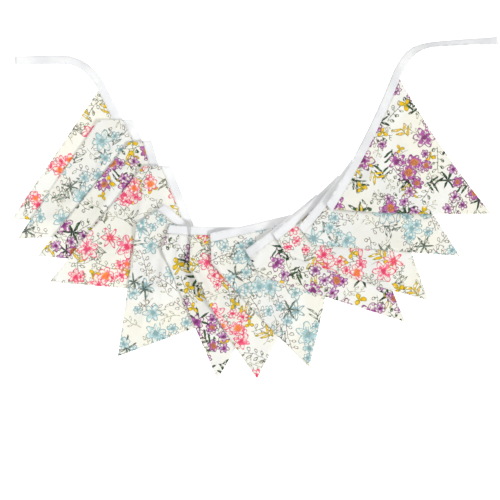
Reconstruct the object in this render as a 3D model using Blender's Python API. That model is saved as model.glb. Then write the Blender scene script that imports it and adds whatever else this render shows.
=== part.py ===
"""Fabric bunting: twelve printed cotton pennants sewn side by side into one folded tape.

The string lies on a flat surface as it is laid out for show: the tape turns back over
itself at the end of each pennant, so that every pennant overlaps the one before it.
Tables and constants are in millimetres, seen from above, with the origin under the
middle of the whole. Meshes are in metres.
"""
import math
from collections import namedtuple

import bpy
import numpy as np
from mathutils import Vector
from mathutils.geometry import delaunay_2d_cdt

MM = 0.001

# The cloth and the tape
TAPE_WIDTH = 10.0
TAPE_THICK = 1.1
CLOTH_THICK = 1.0
SEAM_GAP = 0.4

# The rounded fold of each piece: how far it stands out past its crease, and its hollow side
TAPE_FOLD_REACH = 0.9
CLOTH_FOLD_REACH = 0.6
HOLLOW_SHARE = 0.2
FOLD_TURNS = (45.0, 90.0, 135.0)

# Where the tape tips onto its edge: the share of its rise that the upper edge keeps, and how
# many times thicker it gets at most, seen from above
TIPPED_RISE = 0.6
TIPPED_THICKEST = 1.8

# Mesh spacing, and how a layer settles on the ones under it
SPACING = 14.0
CROWDED = 0.45 * SPACING
CLEAR_OF_EDGES = 0.55 * SPACING
TAPE_STEP = 13.0
CELL = 1.0
EDGE_MARGIN = 1.3
LAYER_GAP = 0.4
DRAPE_REACH = 7.0
DRAPE_SOFTEN = 4.0
SETTLE_ROUNDS = 60
SETTLED = 0.0001
GRID_X = (-315.0, 315.0)
GRID_Y = (-230.0, 230.0)

# Each pennant as it lies, first (lowest) to last (on top). tip, start and end are its three
# corners if it were opened flat, start and end on the tape's outer edge. bow, start_bow and
# end_bow are how far its top edge and its two sides curve outwards. tuck is the length of
# tape folded under at the start, along a crease at the angle crease. gap is the bare tape
# between this pennant and the next.
Pennant = namedtuple("Pennant", "print tip start end bow start_bow end_bow tuck crease gap")
PENNANTS = (
    Pennant("pink", (-291.6, -13.2), (-181.2, 150.5), (-97.2, -19.2), 0, 0, 0, 0, 0, 2.4),
    Pennant("blue", (-284.4, -36.6), (-162.8, 141.4), (-86.4, -30.0), 0, 0, 0, 39.6, 0, 2.4),
    Pennant("purple", (-260.4, -57.6), (-130.1, 104.9), (-69.6, -72.0), -4.4, 0, 0, 25.2, 5, 2.4),
    Pennant("pink", (-246.0, -88.2), (-112.6, 75.4), (-46.8, -102.0), 3.0, 0, 1.5, 28.2, 0, 2.4),
    Pennant("blue", (-164.4, -177.6), (-135.1, 24.4), (8.4, -114.0), 7.0, 0, 0, 35.0, 33, 48.0),
    Pennant("purple", (-45.0, -205.2), (-125.2, -18.2), (52.8, -36.0), 0, 0, 0, 24.4, 71, 2.4),
    Pennant("pink", (2.4, -204.0), (-101.3, -21.4), (86.4, -25.8), 0, 6.0, 2.5, 25.7, 87.5, 2.4),
    Pennant("blue", (64.8, -190.8), (-78.0, -36.1), (102.0, 7.2), -1.0, 2.5, 3.5, 26.0, 92, 2.4),
    Pennant("purple", (179.5, -136.3), (-37.2, -68.0), (106.8, 46.2), -3.6, 0, 0, 32.0, 118, 2.4),
    Pennant("pink", (207.1, -110.3), (4.9, -42.4), (134.4, 75.6), -4.4, 4.0, 3.0, 21.0, 122, 2.4),
    Pennant("blue", (245.4, -57.6), (35.6, -41.6), (145.6, 100.2), -3.0, 0, 0, 26.0, 129, 2.4),
    Pennant("purple", (283.2, -6.6), (81.8, -1.4), (166.6, 164.8), -4.6, 2.5, -4.5, 7.0, 132, 0.0),
)
LEAST_TUCK = 8.0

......

Show all lines from the listing above in which "this" appears.

### The output
Reconstruct the object in this render as a 3D model using Blender's Python API. That model is saved as model.glb. Then write the Blender scene script that imports it and adds whatever else this render shows.
# between this pennant and the next.